**PROBLEM STATEMENT**
Find the line containing "for (const [name, side]" and copy it exactly, along with every line after it up to and including the line containing "bpy.context.scene.collection.objects.link(rigid_bodies[body])". Copy nothing else.

**RECORDED DATA**
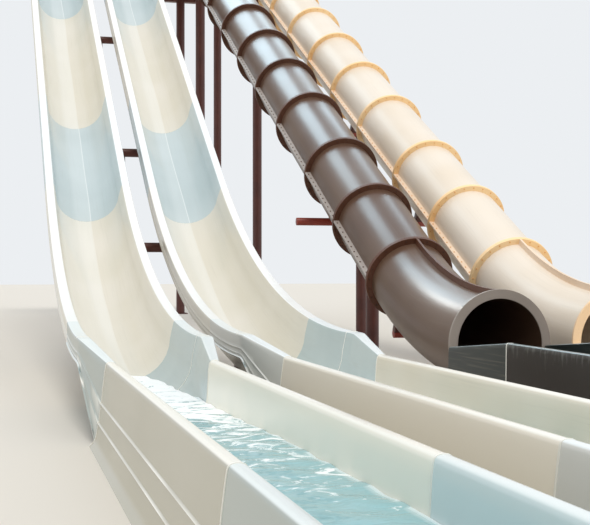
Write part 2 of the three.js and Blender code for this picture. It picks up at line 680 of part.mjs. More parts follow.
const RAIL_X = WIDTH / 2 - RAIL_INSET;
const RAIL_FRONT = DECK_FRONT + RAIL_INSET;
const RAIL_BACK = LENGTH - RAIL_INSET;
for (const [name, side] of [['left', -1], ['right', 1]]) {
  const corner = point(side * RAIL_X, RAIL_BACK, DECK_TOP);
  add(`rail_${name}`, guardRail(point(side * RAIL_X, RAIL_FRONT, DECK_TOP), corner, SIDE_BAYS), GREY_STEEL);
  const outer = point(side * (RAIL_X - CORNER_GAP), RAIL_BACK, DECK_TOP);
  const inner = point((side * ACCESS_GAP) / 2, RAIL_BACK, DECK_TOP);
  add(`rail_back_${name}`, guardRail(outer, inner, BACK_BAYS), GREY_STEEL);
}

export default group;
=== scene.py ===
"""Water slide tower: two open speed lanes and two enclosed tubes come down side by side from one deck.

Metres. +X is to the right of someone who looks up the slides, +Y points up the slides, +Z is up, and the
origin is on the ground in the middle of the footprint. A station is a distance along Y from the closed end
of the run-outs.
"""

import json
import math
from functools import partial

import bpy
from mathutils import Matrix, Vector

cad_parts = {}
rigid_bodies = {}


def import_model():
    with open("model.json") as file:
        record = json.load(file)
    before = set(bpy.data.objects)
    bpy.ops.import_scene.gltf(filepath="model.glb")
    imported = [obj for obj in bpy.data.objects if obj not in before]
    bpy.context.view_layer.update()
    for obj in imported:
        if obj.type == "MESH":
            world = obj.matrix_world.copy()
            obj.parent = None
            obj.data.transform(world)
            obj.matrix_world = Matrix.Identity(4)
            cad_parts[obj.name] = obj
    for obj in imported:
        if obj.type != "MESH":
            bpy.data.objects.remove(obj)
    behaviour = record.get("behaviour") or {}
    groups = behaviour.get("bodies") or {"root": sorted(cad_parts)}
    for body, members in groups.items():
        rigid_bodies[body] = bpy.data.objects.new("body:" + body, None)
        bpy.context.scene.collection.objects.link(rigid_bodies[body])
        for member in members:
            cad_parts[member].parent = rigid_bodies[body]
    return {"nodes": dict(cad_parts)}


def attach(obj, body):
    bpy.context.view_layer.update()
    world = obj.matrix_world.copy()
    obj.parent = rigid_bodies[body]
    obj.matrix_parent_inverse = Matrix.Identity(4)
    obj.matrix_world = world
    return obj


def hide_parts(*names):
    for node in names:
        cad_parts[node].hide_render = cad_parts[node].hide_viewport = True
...
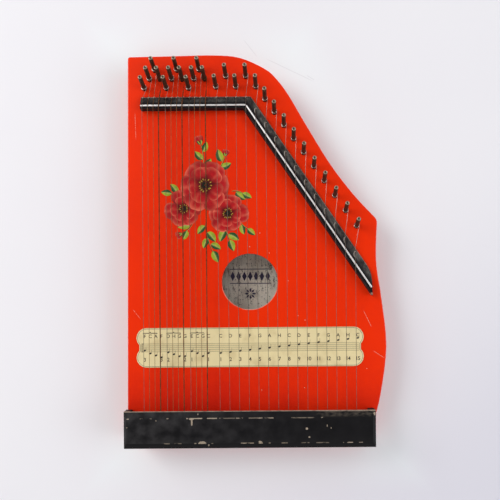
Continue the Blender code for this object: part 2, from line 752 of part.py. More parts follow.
...
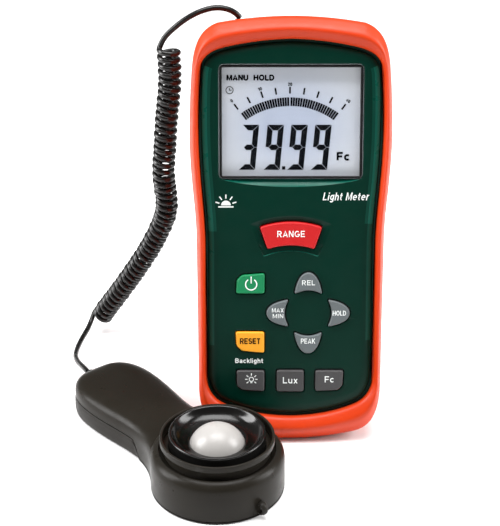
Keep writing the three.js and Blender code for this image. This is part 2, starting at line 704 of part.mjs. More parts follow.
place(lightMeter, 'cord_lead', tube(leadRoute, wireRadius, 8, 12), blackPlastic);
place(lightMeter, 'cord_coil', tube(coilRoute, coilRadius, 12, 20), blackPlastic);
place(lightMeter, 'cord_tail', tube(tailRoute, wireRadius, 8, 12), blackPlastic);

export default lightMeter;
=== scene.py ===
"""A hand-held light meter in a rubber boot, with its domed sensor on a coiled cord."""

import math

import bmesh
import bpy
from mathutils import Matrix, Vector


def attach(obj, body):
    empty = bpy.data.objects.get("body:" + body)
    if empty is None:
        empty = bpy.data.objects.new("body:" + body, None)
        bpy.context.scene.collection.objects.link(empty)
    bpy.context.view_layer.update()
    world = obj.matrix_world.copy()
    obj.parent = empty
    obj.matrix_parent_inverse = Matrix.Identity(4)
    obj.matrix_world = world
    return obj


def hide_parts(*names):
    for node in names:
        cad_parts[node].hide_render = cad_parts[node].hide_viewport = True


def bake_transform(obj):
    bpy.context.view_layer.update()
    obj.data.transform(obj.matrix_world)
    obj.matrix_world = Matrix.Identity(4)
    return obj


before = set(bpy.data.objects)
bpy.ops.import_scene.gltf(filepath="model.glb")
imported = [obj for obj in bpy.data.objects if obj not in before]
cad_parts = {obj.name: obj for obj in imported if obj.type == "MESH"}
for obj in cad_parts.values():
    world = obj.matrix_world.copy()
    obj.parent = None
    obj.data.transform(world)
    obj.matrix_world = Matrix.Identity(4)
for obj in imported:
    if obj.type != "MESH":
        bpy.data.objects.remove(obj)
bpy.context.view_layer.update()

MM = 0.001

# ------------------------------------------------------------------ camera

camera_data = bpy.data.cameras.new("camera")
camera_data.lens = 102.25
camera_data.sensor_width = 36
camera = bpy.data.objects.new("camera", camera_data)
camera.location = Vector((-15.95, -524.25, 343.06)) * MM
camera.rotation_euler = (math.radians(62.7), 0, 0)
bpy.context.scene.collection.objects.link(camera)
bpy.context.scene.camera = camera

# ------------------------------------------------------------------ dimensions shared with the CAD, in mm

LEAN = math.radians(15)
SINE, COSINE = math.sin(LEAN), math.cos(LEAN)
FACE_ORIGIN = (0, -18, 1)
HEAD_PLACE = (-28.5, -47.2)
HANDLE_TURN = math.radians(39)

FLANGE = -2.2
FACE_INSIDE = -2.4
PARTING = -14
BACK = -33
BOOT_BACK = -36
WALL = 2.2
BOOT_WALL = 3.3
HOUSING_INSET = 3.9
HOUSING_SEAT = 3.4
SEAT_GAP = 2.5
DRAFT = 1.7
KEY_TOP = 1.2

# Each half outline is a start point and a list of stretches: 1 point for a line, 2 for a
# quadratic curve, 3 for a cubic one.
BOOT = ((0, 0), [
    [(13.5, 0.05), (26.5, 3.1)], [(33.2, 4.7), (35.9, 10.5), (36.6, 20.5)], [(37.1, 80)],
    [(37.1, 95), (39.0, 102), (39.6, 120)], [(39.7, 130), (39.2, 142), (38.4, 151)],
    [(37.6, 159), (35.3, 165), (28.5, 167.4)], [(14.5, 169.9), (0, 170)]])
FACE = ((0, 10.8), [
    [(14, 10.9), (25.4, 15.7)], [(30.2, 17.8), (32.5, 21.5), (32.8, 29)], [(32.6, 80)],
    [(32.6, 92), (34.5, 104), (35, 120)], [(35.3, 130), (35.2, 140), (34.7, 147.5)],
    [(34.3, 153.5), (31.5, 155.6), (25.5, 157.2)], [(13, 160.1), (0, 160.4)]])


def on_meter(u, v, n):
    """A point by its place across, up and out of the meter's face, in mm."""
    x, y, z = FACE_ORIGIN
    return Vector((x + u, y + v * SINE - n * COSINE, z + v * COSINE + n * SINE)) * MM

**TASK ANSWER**
for (const [name, side] of [['left', -1], ['right', 1]]) {
  const corner = point(side * RAIL_X, RAIL_BACK, DECK_TOP);
  add(`rail_${name}`, guardRail(point(side * RAIL_X, RAIL_FRONT, DECK_TOP), corner, SIDE_BAYS), GREY_STEEL);
  const outer = point(side * (RAIL_X - CORNER_GAP), RAIL_BACK, DECK_TOP);
  const inner = point((side * ACCESS_GAP) / 2, RAIL_BACK, DECK_TOP);
  add(`rail_back_${name}`, guardRail(outer, inner, BACK_BAYS), GREY_STEEL);
}

export default group;
=== scene.py ===
"""Water slide tower: two open speed lanes and two enclosed tubes come down side by side from one deck.

Metres. +X is to the right of someone who looks up the slides, +Y points up the slides, +Z is up, and the
origin is on the ground in the middle of the footprint. A station is a distance along Y from the closed end
of the run-outs.
"""

import json
import math
from functools import partial

import bpy
from mathutils import Matrix, Vector

cad_parts = {}
rigid_bodies = {}


def import_model():
    with open("model.json") as file:
        record = json.load(file)
    before = set(bpy.data.objects)
    bpy.ops.import_scene.gltf(filepath="model.glb")
    imported = [obj for obj in bpy.data.objects if obj not in before]
    bpy.context.view_layer.update()
    for obj in imported:
        if obj.type == "MESH":
            world = obj.matrix_world.copy()
            obj.parent = None
            obj.data.transform(world)
            obj.matrix_world = Matrix.Identity(4)
            cad_parts[obj.name] = obj
    for obj in imported:
        if obj.type != "MESH":
            bpy.data.objects.remove(obj)
    behaviour = record.get("behaviour") or {}
    groups = behaviour.get("bodies") or {"root": sorted(cad_parts)}
    for body, members in groups.items():
        rigid_bodies[body] = bpy.data.objects.new("body:" + body, None)
        bpy.context.scene.collection.objects.link(rigid_bodies[body])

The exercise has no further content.